Saturday, March 15, 2008

Happy Saint Patrick's Day, March 17

Eeeky! You might say about the water in the picture. This is Chicago's way of celebrating St. Patrick's Day actually. The Chicago River is dyed green each year for the St. Patrick's Day celebration, shown here in 2005.

St. Patrick's Day is not widely known here so my thirst for knowledge brought me to good ole Wikipedia.

Saint Patrick's Day colloquially St. Paddy's Day or Paddy's Day, is an annual feast day which celebrates Saint Patrick (circa 385–461 AD), one of the patron saints of Ireland. It is celebrated worldwide generally on March 17. by Irish people and increasingly by non-Irish people (usually in Australia, North America, and Ireland) as well. Celebrations are generally themed around all things Irish and, by association, the colour green. Although Saint Patrick's Day has the colour green as its theme, one little known fact is that blue was once the colour associated with this day.

Both Christians and non-Christians celebrate the secular version of the holiday by wearing green or orange, eating Irish food and/or green foods, imbibing Irish drink (such as Guinness) and attending parades.

Picture of St. Patrick's Day 2004 in Cork, Ireland.

The St. Patrick's Day parade in Dublin, Ireland is part of a five-day festival; over 500,000 people attended the 2006 parade. The largest St. Patrick's Day parade is held in New York City and it is watched by over 2 million spectators. The St. Patrick's Day parade was first held in Boston in 1737, organized by the Charitable Irish Society. New York's celebration began on 18 March 1762 when Irish soldiers in the British army marched through the city.

In many parts of North America, Britain, and Australia expatriate Irish and ever-growing crowds of people with no Irish connections but who may proclaim themselves "Irish for a day" also celebrate St. Patrick's Day, usually with the consumption of traditionally Irish alcoholic beverages (beer and stout, such as Murphys, Beamish, Smithwicks, Harp, or Guinness; Irish whiskey; Irish coffee; or Baileys Irish Cream) and by wearing green-coloured clothing.

Sign on a beam in the Guinness Storehouse.

Many Irish people still wear a bunch of shamrocks (three-leaved clover) on their lapels or caps on this day or green, white, and orange badges (after the colours of the Irish flag). Girls and boys wear green in their hair. Artists draw shamrock designs on people's cheeks as a cultural sign, including American tourists. Shamrocks are said to bring good luck.

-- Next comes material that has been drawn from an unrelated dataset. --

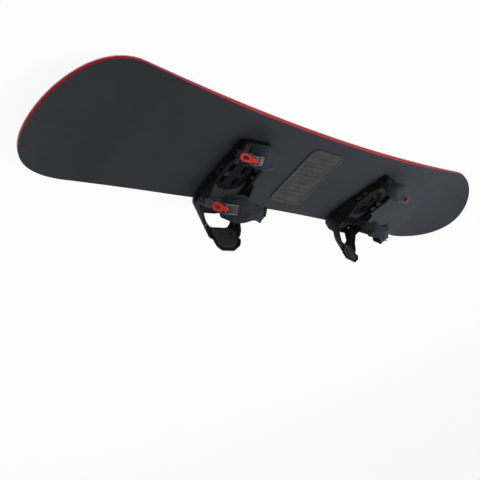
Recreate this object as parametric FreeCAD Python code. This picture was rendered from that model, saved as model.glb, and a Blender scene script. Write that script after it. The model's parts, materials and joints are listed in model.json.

To know more about Saint Patrick's Day, visit Wikipedia

Over here in Malaysia, the places who celebrate St. Patrick's Day or at least have some indication of its existence are the pubs in the bigger hotels. Where else?!

Nuffnangers who are attending Nuffnang Birthday Bash (themed Pajamas) this weekend will get to continue their merry-making at Plaza Mont Kiara for the Guinness St Patrick’s Day celebration. So, will I see you there?


  1. One of my daughters graduated from Notre Dame University, home of "the fighting Irish". You bet we celebrate St. Patrick's Day!

    Here's an Irish tip: Never iron a 4-leaf clover. You don't want to press your luck.

  2. LOL at Pandabonium's Irish tip!!!

    Yeah, when I lived in Ireland, it was always a HUGE thing, this 17th of March.. DRINK!

  3. PandaB, tip noted. lol

    LB, good ole days, eh? YuuuummmmmmmSennnggggggggggg!!